* **WRITTEN REQUEST**:
In the entries that follow, the first line to write out is the one containing "Continue the three.js", and the last is the one containing "self.tree = tree". Reproduce that stretch exactly, with nothing before or after it.

* **DATA SHOWN**:
[start]
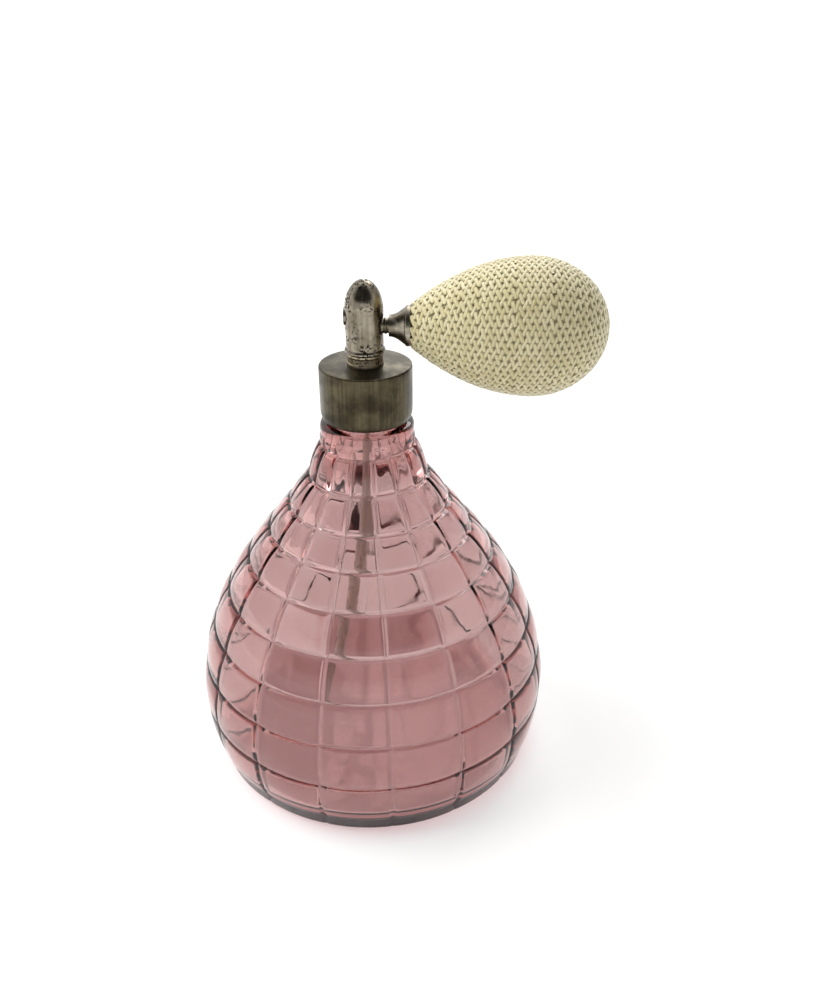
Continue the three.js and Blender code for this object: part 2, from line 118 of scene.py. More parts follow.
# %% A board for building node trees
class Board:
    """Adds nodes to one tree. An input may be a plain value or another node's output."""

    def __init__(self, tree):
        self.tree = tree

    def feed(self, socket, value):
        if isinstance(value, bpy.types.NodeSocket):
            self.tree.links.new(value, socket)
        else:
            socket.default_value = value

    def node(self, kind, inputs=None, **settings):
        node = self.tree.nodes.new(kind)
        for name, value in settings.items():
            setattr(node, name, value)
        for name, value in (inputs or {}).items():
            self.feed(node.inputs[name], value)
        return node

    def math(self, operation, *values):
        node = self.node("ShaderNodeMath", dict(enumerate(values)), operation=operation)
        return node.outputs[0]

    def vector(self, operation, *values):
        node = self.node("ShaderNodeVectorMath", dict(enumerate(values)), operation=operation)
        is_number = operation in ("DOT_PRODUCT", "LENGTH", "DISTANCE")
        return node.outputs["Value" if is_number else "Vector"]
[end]
[start]
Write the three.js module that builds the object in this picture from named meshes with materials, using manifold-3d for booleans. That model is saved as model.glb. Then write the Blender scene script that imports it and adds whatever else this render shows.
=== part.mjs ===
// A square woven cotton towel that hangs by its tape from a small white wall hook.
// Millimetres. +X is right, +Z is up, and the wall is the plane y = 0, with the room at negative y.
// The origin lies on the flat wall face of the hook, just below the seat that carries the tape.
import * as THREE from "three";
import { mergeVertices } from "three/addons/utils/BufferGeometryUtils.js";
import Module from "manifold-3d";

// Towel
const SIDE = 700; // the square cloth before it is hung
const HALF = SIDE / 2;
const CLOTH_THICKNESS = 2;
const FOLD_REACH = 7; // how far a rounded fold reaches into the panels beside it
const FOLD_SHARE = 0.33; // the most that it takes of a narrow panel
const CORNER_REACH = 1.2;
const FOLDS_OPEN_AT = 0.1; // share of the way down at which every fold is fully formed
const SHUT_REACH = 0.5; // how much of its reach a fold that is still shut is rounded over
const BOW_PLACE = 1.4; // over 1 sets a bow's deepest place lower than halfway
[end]
* **FINAL RESULT**:
Continue the three.js and Blender code for this object: part 2, from line 118 of scene.py. More parts follow.
# %% A board for building node trees
class Board:
    """Adds nodes to one tree. An input may be a plain value or another node's output."""

    def __init__(self, tree):
        self.tree = tree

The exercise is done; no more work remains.